Half of the country’s peanut crop (4 billion pounds each year) is turned into paste; the rest becomes oil, salted snacks, or candy.
If you’re fond of the peanut butter/chocolate combination, take a ringside seat for the upcoming Peanut Butter Candy Wars. M&M/Mars Inc. has created Peanut Butter Snickers, which are filled with PB instead of caramel. These are intended to compete against Reese’s Peanut Butter Cups and will hit the market in May.
Hershey Foods Corp., which makes the Reese’s product, is not making any comments on the matter. They fired their own successful salvo a few years back with Reese’s Pieces, going hard up against M&Ms and receiving a product-selling boost from the endorsement in the movie “E.T.”
In the past two years, Hershey’s has brought out peanut butter cups in three sizes and added a crunchy version. Chocolate bars are a $5 billion market, and Reese’s has more than 11 percent of it. Their biggest competition? Don’t laugh – it’s Snickers, of course. But there have been indications that Reese’s may go over the top.
Hence the Peanut Butter Snickers. M&M/Mars also has plans to introduce PBMax, with peanut butter on a cookie that’s topped with cookie crunch and rolled in milk chocolate. They’re also testing their own peanut butter version of an M&M.
Don’t be surprised if you start hearing new things from an old reliable. Leaf Inc., makers of the Clark bar, is going to introduce PB Crunchers, a round peanut crunch ball covered with chocolate.
Maybe the biggest reason for the endurance of peanut butter is its independence. It’s the feline of foodstuffs: it doesn’t need anything or anyone to enhance it, but it makes friends easily.

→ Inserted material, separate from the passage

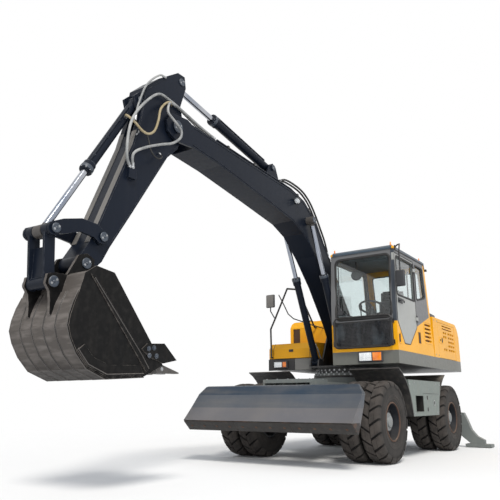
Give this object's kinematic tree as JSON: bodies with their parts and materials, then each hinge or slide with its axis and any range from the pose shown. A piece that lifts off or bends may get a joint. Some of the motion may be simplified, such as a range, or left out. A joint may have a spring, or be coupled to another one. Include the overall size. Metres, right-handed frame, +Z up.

I collect my plastic containers and trot down to the health food store for a weekly fill. Beside me, the coffee people are filling bags with pounds of their addiction. I look over at them and grin to myself superciliously. I’m not hooked on peanut butter. Not me. I could easily live without it. I just choose not to. Okay?
–April 25, 1990
1. Sadly, the club seems to have vanished. It was started in 1988 by the Peanut Advisory Board, media arm of the Southern Peanut Growers, who now occupy what once was the club’s website. ↩
2. Introduced in the 1970s, Deaf Smith's Peanut Butter was a favorite of health food fans for many years; sadly, Arrowhead Mills no longer makes the stuff, and an online petition seems to have fallen on deaf (no Smith's) ears.↩
3. I have since reconsidered this advice. I believe that peanut butter should be consumed quickly enough to require no refrigeration. Keep the jar prominently displayed in the kitchen, and flip it a couple of times a day. This will confuse the oil, which won’t know where to settle.↩
I enjoyed this piece so much I had peanut butter with my apple at lunch.